Revolving loans accrue interest at a per annum rate based on our choice of either (i) the LIBOR rate plus a margin ranging from 1.25% to 1.75% or (ii) the base rate plus a margin ranging from 0.25% to 0.75%, both depending on our consolidated leverage ratio. The base rate is defined as the highest of (i) the administrative agent’s prime rate (ii) the federal funds rate plus 1/2 of 1.00%, or (iii) the LIBOR rate for a one month interest period plus a margin equal to 1.00%. A quarterly commitment fee on the undrawn portion of the revolving credit facility is required, at a per annum rate ranging from 0.25% to 0.35%, depending on our consolidated leverage ratio. The loan origination fee and issuance costs incurred upon consummation of the Credit Agreement will be amortized through interest expense using the effective interest rate method, over the five-year term of the

28

Table of Contents

facility. Other customary fees and letter of credit fees may be charged and will be expensed as they are incurred.

Accrued interest on the loans is payable quarterly in arrears with respect to base rate loans and at the end of each interest rate period (or at each three month interval in the case of loans with interest periods greater than three months) with respect to LIBOR rate loans. We may prepay, terminate or reduce the loan commitments in whole or in part at any time, without premium or penalty, subject to certain conditions and reimbursement of certain costs in the case of LIBOR rate loans. The Credit Agreement contains customary affirmative and negative covenants. We are also required to maintain compliance with a consolidated leverage ratio of no greater than 3.00 to 1.00 and a consolidated interest coverage ratio of at least 3.00 to 1.00. As of May 31, 2012, there were no amounts outstanding under the revolving line and $0.2 million of letters of credit. We are in compliance with our covenants by a significant margin.

Auction Rate Securities

In addition to the $328.2 million of cash, cash equivalents and short-term investments, we had investments with a fair value of $34.1 million related to auction rate securities (ARS). These ARS are floating rate securities with longer-term maturities that were marketed by financial institutions with auction reset dates at primarily 28 or 35 day intervals to provide short-term liquidity. The remaining contractual maturities of these securities range from 12 to 31 years. The underlying collateral of the ARS consist of municipal bonds, which are insured by monoline insurance companies, and student loans, which are supported by the federal government as part of the Federal Family Education Loan Program (FFELP) and by the monoline insurance companies.

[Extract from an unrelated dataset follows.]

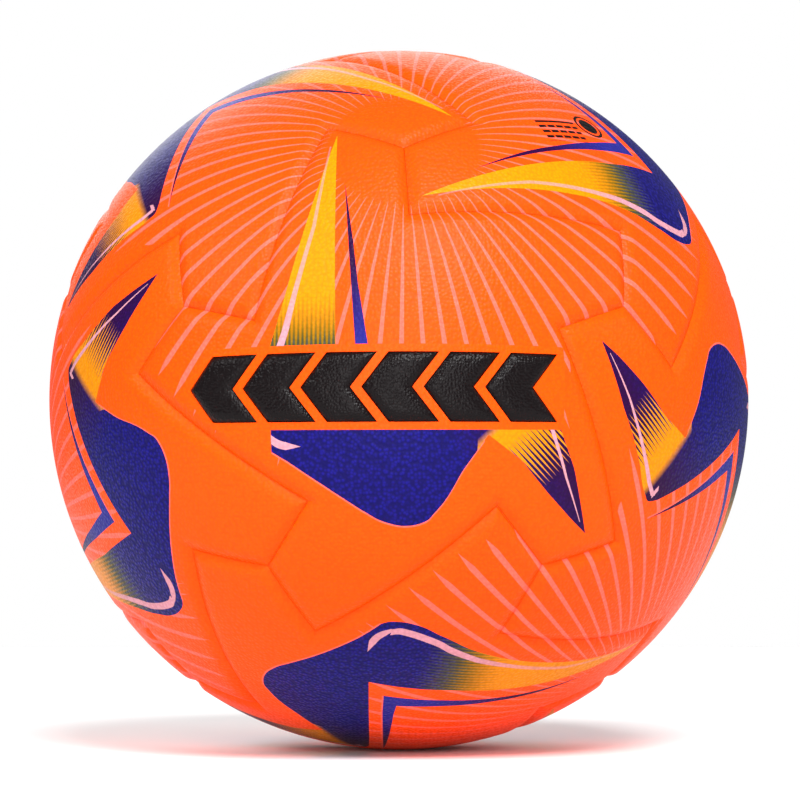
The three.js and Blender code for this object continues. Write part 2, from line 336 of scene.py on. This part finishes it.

Beginning in February 2008, auctions for these securities began to fail, and the interest rates for these ARS reset to the maximum rate per the applicable investment offering document. At May 31, 2012, our ARS investments totaled $39.7 million at par value. These ARS are classified as available-for-sale securities.

For each of the ARS classified as available-for-sale, we evaluated the risks related to the structure, collateral and liquidity of the investment, and forecasted the probability of issuer default, auction failure and a successful auction at par or a redemption at par for each future auction period. The weighted average cash flow for each period was then discounted back to present value for each security. Based on this methodology, we determined that the fair value of our ARS investments is $34.1 million at May 31, 2012, and we have recorded a temporary impairment charge in accumulated other comprehensive loss of $5.5 million to reduce the value of our available-for-sale ARS investments.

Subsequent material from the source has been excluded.